The focus is to use a wide range of activities to engage adolescents in high burden districts.

This is because Adolescents and young people represent the future of the Country and investing in their health and development would be beneficial to the socio-economic development of the country.

Ms Sandra Kuntu-Anaman, the Regional Focal Person for Adolescent Health and Development Programmes in the Western Region, that investment in the health and development of young people would be beneficial to the country’s socio-economic development.

She was speaking to the Ghana News Agency during a day's sensitization programme for selected Adolescents Health Clubs in the Wassa East District of the Western Region.

The sensitization programme was under the auspices of the UNFPA and the Canada project in collaboration with the Regional Coordinating Council.

The Ghana Health Service, which is one of the implementation partners, through its Adolescent Health and Development Programme identifies the out of school young people as a priority population for intervention activities.

"Adolescence is the transition from childhood to adulthood. This period is when young people become aware of their sexual and reproductive capacities as well as needs and consequently rely on their families, peers, schools and health service providers for affirmation, advice and information.

This transition may catalyse a range of challenges including HIV infection, other sexually transmitted infections (STIs), unintended pregnancy, low education attainment or dropping out of education and training."

Ms Kuntu-Anaman said physical health and non-health challenges may also impact negatively on young people’s development and welfare, particularly young women.

She said the Ghana Health Service, in line with its mandate, implemented programmes and interventions to provide comprehensive health services and accurate information on health to enable young people to make healthy choices.

The Regional Focal Person said because the young people were not a homogenous group, they needed multi-component of interventions to ensure total health benefits.

She said the GHS took advantage of different platforms, including the establishment of school-based adolescent and youth-friendly health services to reach all categories of young people.

The service providers are trained to address the health issues of adolescents in schools and make referrals to appropriate facilities and institutions where necessary.

"However, not all adolescents and young people are in school and so in keeping in line with the principle of universal health coverage there is the need to design other interventions and programmes for adolescents and young people who are not in school to ensure that no one is left behind," she added.

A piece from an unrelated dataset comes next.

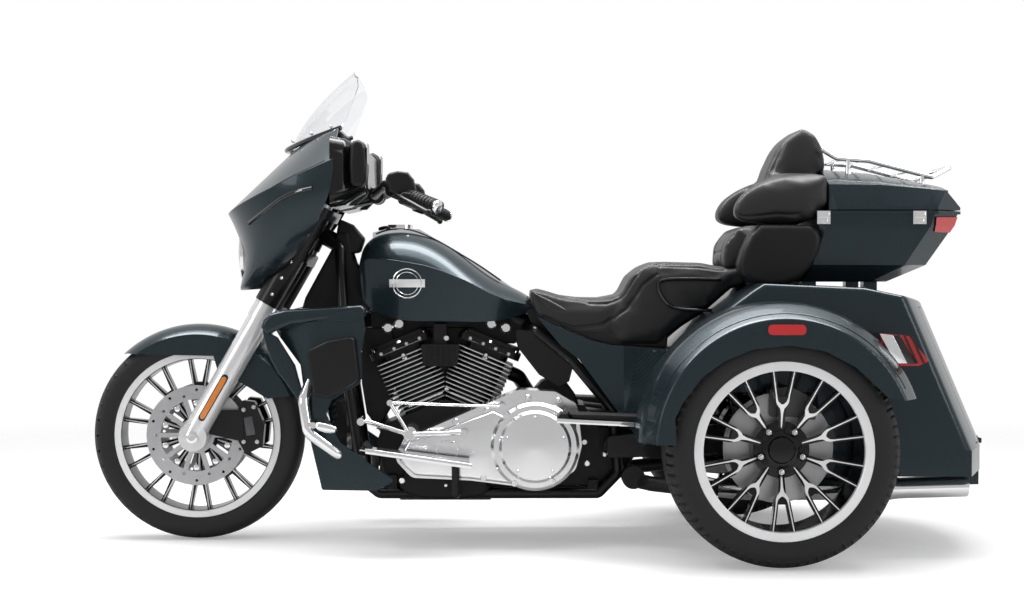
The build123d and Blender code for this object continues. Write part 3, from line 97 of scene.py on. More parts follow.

She said improved access and use of adolescent and youth-friendly health services among vulnerable and under-served young people was paramount.

Ms Kuntu-Anaman said out-of-school young people were hard to reach with sexual and reproductive health information and services.

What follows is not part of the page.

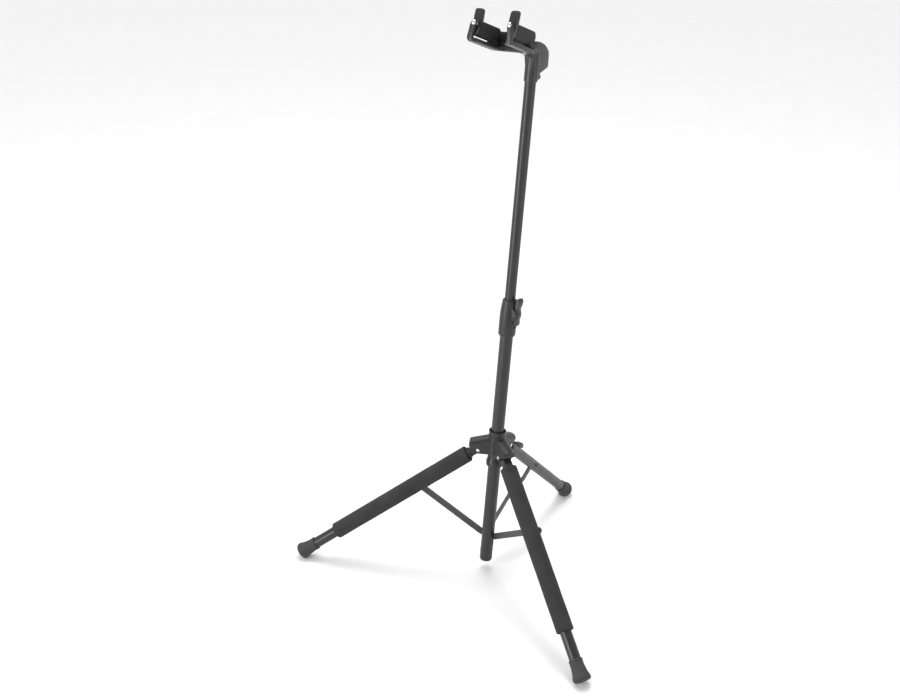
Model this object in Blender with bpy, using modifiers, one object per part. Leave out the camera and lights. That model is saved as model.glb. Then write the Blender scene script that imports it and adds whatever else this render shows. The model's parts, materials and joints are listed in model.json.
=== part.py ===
"""Hanging guitar stand: telescopic mast on a folding tripod, with a self-closing neck yoke.

Metres, +Z up, floor at z = 0. The player's side is -Y and the rear leg points to +Y. The pole leans
back by LEAN, so most pieces are drawn in the pole frame: its origin lies on the pole's axis in the
middle of the open hub, x runs sideways and z runs up the pole.
"""

import math

import bmesh
import bpy
from mathutils import Matrix, Vector

MM = 0.001
DEG = math.pi / 180.0

# Whole stand
LEAN = 5.0 * DEG
HUB_HEIGHT = 266.5 * MM
HUB_BACK = -47.95 * MM
GAP = 0.3 * MM

# Tubes
POLE_R = 12.5 * MM
POLE_BORE_R = 11.3 * MM
POLE_BOTTOM = -243.5 * MM
POLE_TOP = 285.0 * MM
MAST_R = 10.0 * MM
MAST_BORE_R = 8.8 * MM
MAST_BOTTOM = 200.0 * MM
MAST_TOP = 755.0 * MM
LEG_R = 11.0 * MM
LEG_BORE_R = 9.8 * MM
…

The Focal Person said the GHS recognised this group and based on documented evidence on how to reach the out-of-school with SRH services, a set of interventions were selected for focus.

Community Health Nurses who lead these clubs at the sub-districts praised the UNFPA and Canada project for supporting their activities.

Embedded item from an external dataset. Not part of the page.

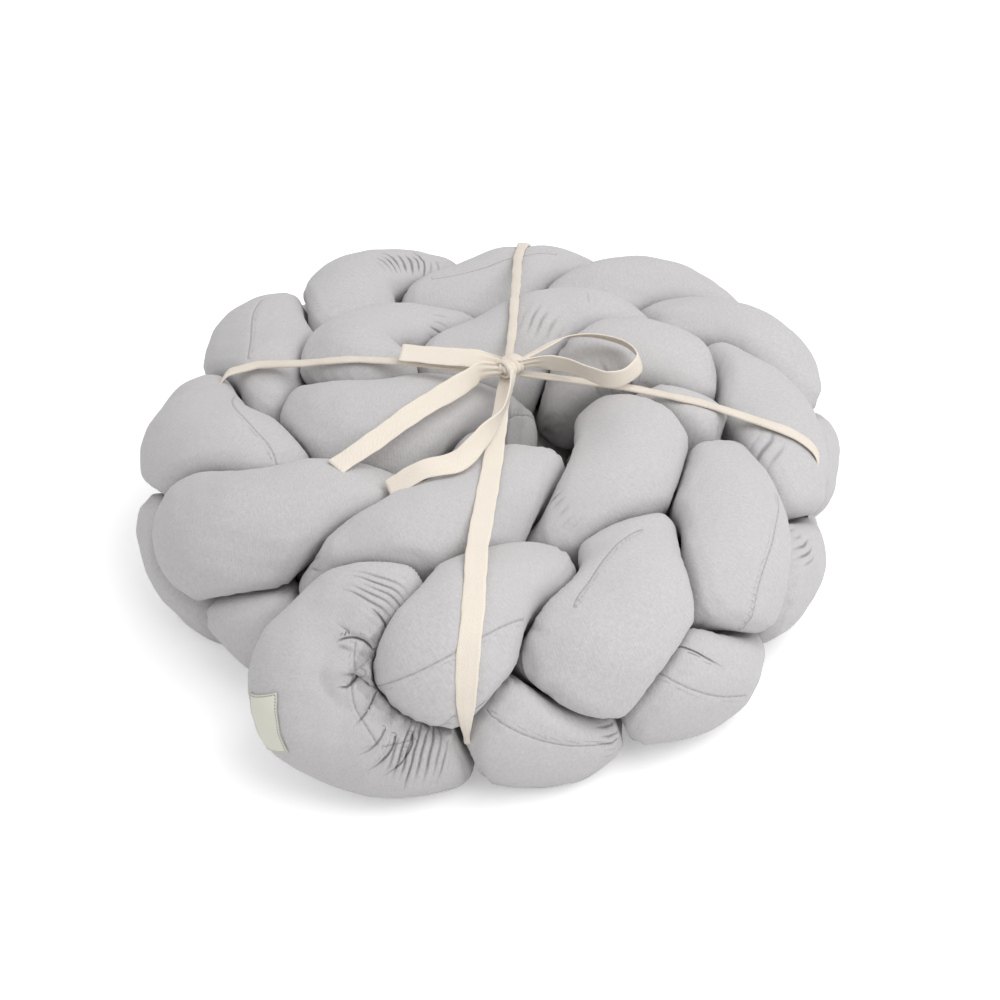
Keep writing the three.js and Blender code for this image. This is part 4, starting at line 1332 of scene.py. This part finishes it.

Ms Sheila Ampadu, the public health nurse for Wassa East District, encouraged the members of the Health Clubs to be good examples for other Adolescents to emulate.

She said it was better to abstain from sex at the early stage in life and urged the adolescents to always remember that rights came with responsibilities.

Ms Ampadu mentioned the SRHR services that are available at health facilities as counselling, health education, Family planning, ANC, and skilled delivery, among others.

She encouraged adolescents to visit the health centres for any of the services.

Ms Ampadu said testimonies showed that communities, which were previously leading in adolescent pregnancies, have recorded zero figures with the inception of the adolescent health clubs in the schools and communities.

Participants, who were drawn from Atobiase, Daboase, Essaman and Brofeyedur, pledged their commitment to abstain from early sexual activities and focus on their education.